One feature I did focused on wearing a corset (this was definitely Kardashian-driven) and I was actually photographed wearing one for a week describing the positives (and admittedly the infantilising negatives) of said accoutrement. I don’t know if there is a better indictment of noughties feminism than that—women escaped the strictures of enforced femininity and the deforming and restrictive impact of the corset a hundred year ago. Yet there I am, a 26-year-old, slim girl showing readers how to wear one. If I saw that feature today I would be aghast. Yet back then, it was business as usual.

Aside from the less than supportive copy, diversity and inclusion of different body shapes, ethnic backgrounds, ages, gender identities, sexual orientations or physical capabilities was a non-issue. While there would be black models in our shoots on occasion, looking back at a piece I wrote on young women in business or another about new fashion start-ups, it’s notable to see each feature four or five white, cis-gender, heterosexual, generally slim, able bodied faces. That would be, quite rightly, unthinkable today. Because the media content of the noughties isn’t online, it is really easy to forget how recently this was acceptable. But it is logged into many of our minds subconsciously and of course, continues to inform older generations’ belief systems. I know women more mature than me who are offended to see plus size women in magazines or in advertising, but since they have probably spent the best part of 40 years internalising the types of messages I mention above, is it really any wonder?

“Social media and the empowerment it has given its millennial and Gen Z users, have changed the rules of the game.”

Sharing these cuts isn’t just about self-flagellation—though if this stuff was Googleable, I’m sure I would have been quite rightly cancelled by now—it’s more about a) realising how much has changed in such a short space of time and b) understanding that wokeness isn’t just a posture—it has dramatically changed attitudes (even the Daily Mail doesn’t talk about thunder thighs). Social media and the empowerment it has given its millennial and Gen Z users, have changed the rules of the game. Those feminist, eco-warrior, social justice detractors now have a voice which can speak just as loudly as any publication and we have role models of all shapes, colours, backgrounds, orientations and capabilities who have shifted our belief—to an extent—in the notion of wrong or right bodies.

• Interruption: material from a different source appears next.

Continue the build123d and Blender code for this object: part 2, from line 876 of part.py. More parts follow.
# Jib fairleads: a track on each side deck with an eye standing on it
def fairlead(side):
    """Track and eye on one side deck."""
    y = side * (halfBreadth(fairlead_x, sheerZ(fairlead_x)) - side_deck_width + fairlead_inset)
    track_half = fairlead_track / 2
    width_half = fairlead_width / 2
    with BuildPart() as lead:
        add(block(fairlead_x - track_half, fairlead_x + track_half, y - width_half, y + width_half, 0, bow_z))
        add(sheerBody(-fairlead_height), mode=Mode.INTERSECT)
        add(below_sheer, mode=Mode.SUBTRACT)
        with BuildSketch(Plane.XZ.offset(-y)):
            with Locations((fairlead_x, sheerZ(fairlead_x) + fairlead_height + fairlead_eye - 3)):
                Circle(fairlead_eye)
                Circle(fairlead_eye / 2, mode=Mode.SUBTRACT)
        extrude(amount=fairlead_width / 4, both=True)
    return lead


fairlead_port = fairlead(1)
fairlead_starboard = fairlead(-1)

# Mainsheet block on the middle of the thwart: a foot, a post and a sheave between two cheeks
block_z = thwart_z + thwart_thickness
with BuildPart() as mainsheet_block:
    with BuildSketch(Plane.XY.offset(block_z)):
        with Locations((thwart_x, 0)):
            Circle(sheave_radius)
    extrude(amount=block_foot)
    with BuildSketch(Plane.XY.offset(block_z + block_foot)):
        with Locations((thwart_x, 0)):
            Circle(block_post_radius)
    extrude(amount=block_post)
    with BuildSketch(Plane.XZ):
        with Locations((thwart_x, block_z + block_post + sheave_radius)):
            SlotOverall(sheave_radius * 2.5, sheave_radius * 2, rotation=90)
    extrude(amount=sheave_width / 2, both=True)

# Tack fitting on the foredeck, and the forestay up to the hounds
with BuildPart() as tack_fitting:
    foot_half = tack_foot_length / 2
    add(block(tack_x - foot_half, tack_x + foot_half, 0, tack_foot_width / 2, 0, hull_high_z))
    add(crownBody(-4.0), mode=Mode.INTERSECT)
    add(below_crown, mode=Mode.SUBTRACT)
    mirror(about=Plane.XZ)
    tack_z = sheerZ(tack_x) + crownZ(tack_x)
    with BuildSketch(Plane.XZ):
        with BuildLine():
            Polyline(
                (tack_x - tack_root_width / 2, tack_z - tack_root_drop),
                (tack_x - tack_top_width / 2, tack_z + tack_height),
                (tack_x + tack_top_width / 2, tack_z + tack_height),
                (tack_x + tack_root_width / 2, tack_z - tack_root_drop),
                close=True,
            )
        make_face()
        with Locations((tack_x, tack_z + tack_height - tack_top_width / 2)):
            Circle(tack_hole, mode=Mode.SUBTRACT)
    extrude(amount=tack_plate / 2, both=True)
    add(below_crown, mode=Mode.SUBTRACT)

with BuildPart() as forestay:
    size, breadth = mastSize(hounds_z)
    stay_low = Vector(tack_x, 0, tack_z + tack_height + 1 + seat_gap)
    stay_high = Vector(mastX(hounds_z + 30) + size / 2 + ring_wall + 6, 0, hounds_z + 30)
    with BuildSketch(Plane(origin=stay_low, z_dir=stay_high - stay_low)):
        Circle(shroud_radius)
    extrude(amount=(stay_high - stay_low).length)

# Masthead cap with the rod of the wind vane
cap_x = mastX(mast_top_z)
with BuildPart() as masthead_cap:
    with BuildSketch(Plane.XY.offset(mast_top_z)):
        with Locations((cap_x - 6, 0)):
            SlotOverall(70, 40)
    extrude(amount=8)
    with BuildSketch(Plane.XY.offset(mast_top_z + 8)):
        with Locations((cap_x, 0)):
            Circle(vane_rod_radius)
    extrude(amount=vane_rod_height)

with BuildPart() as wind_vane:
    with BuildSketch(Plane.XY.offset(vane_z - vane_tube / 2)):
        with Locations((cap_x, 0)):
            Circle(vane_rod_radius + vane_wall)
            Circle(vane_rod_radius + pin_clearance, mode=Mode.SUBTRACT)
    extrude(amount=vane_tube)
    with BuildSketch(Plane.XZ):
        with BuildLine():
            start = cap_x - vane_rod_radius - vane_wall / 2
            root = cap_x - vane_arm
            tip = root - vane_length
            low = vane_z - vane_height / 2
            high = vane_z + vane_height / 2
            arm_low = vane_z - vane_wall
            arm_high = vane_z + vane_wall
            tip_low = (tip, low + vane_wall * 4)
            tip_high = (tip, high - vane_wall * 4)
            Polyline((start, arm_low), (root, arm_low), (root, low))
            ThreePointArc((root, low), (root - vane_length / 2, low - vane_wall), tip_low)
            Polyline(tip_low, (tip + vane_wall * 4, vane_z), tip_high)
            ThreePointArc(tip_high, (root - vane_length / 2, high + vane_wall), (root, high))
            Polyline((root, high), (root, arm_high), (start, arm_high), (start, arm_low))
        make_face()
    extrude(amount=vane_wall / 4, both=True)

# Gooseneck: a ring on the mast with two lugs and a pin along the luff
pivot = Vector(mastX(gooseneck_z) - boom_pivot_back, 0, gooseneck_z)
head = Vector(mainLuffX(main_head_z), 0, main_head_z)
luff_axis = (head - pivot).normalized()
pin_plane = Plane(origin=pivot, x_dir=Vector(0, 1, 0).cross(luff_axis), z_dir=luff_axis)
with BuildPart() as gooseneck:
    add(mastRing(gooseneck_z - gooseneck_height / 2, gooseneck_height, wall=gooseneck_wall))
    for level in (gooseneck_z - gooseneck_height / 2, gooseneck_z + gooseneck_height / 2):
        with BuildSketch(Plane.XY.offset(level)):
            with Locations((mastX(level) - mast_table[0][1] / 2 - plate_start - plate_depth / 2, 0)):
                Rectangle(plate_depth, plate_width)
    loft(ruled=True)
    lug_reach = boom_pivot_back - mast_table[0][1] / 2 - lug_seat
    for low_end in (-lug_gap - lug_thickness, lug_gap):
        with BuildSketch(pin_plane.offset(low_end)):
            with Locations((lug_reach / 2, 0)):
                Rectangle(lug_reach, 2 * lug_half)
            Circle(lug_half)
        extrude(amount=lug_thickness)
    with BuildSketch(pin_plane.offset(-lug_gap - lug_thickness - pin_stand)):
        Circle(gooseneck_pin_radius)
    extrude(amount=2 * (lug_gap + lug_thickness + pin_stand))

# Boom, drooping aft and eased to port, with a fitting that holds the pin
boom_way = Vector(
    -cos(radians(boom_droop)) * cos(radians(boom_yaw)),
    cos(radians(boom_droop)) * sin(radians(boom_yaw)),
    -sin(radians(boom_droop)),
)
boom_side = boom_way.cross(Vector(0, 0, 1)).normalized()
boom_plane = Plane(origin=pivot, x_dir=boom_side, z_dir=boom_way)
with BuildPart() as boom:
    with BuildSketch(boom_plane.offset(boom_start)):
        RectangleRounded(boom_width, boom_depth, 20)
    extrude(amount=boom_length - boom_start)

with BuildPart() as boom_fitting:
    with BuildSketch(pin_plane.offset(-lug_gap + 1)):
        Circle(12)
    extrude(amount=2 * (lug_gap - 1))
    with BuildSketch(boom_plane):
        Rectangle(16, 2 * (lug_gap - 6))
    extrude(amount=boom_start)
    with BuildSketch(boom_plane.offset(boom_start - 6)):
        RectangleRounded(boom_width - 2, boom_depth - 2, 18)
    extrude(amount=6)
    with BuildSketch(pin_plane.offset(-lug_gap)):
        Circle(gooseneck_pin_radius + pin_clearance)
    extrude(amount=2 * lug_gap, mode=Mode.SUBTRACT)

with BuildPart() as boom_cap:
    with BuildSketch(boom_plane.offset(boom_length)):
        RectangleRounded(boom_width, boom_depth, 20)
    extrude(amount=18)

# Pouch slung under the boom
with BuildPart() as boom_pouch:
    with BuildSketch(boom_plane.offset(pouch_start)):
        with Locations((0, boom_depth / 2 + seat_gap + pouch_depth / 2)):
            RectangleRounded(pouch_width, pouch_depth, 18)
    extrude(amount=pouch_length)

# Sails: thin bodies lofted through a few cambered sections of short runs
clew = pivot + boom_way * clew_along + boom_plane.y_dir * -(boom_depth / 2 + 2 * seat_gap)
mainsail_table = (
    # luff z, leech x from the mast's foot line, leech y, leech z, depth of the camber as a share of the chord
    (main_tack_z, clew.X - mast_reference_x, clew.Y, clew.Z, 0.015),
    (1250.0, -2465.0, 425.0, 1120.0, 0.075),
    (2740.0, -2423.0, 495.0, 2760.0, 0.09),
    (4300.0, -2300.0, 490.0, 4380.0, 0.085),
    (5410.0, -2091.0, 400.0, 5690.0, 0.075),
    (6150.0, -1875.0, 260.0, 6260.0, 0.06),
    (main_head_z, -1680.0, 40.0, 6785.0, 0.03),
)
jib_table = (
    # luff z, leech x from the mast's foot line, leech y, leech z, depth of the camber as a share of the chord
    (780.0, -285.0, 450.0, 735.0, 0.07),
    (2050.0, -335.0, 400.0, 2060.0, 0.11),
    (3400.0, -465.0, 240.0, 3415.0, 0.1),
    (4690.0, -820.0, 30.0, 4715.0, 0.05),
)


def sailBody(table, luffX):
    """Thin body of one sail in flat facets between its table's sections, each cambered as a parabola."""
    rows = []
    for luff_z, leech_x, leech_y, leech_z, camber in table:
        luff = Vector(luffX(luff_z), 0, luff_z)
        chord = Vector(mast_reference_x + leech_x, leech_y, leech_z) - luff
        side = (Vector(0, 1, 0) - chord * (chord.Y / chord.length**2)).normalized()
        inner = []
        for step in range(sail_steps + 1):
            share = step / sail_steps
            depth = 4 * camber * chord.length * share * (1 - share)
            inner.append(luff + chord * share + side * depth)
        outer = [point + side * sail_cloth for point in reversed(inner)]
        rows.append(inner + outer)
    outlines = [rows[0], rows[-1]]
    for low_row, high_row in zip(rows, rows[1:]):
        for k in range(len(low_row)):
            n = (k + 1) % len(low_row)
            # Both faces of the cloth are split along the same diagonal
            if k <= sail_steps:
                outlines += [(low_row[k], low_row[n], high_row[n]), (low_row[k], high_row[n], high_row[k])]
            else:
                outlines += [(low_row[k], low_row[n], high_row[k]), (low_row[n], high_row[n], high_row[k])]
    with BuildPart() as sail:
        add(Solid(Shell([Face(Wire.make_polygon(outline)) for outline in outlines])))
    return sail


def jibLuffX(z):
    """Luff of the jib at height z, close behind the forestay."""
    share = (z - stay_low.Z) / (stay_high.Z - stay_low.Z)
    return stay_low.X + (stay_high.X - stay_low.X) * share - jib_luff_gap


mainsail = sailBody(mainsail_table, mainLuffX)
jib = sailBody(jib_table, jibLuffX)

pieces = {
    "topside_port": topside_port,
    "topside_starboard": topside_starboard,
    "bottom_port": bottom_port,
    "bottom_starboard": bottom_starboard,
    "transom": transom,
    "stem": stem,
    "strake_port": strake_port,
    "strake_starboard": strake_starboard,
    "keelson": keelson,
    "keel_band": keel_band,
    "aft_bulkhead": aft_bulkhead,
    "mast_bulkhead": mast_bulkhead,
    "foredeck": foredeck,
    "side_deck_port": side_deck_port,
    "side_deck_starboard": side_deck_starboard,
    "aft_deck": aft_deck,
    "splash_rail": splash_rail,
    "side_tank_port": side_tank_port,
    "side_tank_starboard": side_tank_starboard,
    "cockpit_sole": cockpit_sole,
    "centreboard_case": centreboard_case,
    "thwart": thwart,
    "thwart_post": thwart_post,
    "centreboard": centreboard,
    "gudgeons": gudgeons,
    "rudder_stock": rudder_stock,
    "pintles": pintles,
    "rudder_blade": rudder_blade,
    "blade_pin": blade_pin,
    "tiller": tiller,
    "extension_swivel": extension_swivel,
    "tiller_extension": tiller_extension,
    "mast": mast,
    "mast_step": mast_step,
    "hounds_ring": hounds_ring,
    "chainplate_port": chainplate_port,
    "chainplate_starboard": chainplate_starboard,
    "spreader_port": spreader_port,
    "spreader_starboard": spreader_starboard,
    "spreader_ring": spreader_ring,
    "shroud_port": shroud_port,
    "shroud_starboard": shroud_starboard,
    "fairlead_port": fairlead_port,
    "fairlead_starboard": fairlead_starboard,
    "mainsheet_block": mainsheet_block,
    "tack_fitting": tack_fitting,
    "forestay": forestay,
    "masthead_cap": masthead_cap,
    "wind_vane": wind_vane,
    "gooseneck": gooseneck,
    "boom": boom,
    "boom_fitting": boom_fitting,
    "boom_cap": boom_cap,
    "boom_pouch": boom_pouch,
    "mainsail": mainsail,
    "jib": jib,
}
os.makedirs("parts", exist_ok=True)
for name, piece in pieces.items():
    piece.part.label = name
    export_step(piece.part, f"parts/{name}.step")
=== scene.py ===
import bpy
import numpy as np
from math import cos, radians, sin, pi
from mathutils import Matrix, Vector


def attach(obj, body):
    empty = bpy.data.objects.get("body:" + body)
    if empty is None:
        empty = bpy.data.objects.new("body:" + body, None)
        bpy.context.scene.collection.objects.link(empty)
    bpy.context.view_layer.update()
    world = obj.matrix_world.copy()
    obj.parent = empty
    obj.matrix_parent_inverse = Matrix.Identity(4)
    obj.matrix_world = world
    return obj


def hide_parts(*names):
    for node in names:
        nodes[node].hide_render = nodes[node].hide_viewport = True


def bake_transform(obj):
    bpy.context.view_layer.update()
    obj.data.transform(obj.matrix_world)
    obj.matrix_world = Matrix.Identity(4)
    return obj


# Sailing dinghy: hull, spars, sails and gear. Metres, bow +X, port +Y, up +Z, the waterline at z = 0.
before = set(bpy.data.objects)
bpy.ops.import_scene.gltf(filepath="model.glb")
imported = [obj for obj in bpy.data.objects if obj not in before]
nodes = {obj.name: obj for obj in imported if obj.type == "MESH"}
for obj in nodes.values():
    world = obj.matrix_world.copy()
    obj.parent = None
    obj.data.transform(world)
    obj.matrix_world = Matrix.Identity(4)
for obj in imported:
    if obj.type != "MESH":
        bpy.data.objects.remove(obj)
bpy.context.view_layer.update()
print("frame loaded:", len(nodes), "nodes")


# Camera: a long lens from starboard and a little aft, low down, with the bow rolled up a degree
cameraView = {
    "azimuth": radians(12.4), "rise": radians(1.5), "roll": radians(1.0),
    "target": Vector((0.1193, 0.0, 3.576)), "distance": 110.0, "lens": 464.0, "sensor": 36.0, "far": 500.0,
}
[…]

Now I don’t write like that or read messages like that in the media I consume, I don’t feel like it either. I don’t punish myself on yoyo diets, I’ve stopped comparing my body shape to other women’s, I’m really not so fussed about the way my face or most parts of my body look (there are still a few hang-ups because I’m human and we still live in a patriarchy, but they sure as hell aren’t keeping me awake at night anymore). I wear clothes that aren’t particularly flattering, for example, jeans that make me look wide or short but are cool so who cares? I leave the house in flats all the time, not feeling the need to constantly elongate my legs (I was never ever out of heels in my twenties). I’m easing up on waist cinching, though I still love a good belt for pulling an outfit together. I’m even letting my hair go grey and happily wear my fringe in a harder (yet more interesting) mirco cut. Though they’re often lampooned, third wave feminism and the campaigns for inclusion have changed the way I feel about myself and emancipated me from all sorts of toxic thinking which I’d passed on subconsciously in the past. All that remains to be said really is sorry—to anyone who read my features or any words I wrote which made them feel excluded or negative about their bodies. It was of its time, but that doesn’t mean it wasn’t crappy.